Researched & Written by Heather Dent

Jim Wayne Miller

Jim Wayne Miller was born in 1936 in Leisester, North Carolina. He graduated from Berea College in 1958 and went on to earn his Ph.D. in German and American literature at Vanderbilt University. He has been professor of foreign languages at Western Kentucky University and has been the director of graduate work in German. He also served as a consultant on educational programs across nine Appalachian regions.

Dr. Miller stressed the importance of Appalachian values which preserve basic American ideals too often forgotten in today’s materialism. Such values include: family ties, respect for man and nature, and the simplicity of life. He expressed the importance of such values through his writing, especially his poetry.

In 1969 Sigma Tau Delta honored him for excellence in teaching, and in 1976 Western Kentucky University presented him an award for scholarship and creativity. Berea College awarded him with the honorary degree of Doctor of Literature in 1981.

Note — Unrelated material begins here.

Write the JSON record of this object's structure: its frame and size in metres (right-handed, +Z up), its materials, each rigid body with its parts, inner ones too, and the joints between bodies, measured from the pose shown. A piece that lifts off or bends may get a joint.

Comments from Reviews of his Books



Dialogue with a Dead Man
"Poems so perfectly proportioned, so competent rhymically and rhetorically that they delimit their own possibilities, fill this book which does offer genuine feeling toward the rural south."

The North American Review
"I hope Jim Miller sells a lot of books and enjoys a measure of fame and fortune. No other poet in the South, save James Dickey, has wrapped my mind up and worked on it with powerful word puzzles as profoundly as Miller has."

Boyd Campbell – The Columbus Enquirer
"Death, paradoxically, is the metaphor from which life comes in this book of poetry by Jim Miller, a book which is full of the mountain ways and folklore of Appalachia…There is a sense of deep love, of affection, of loss, yet there is a feeling of continuance also. This continuance stems from a deeper and subtler meaning of death, which is not death at all, but life continued in heritage, tradition—ways of doing and seeing beyond the personal and “clan” way even."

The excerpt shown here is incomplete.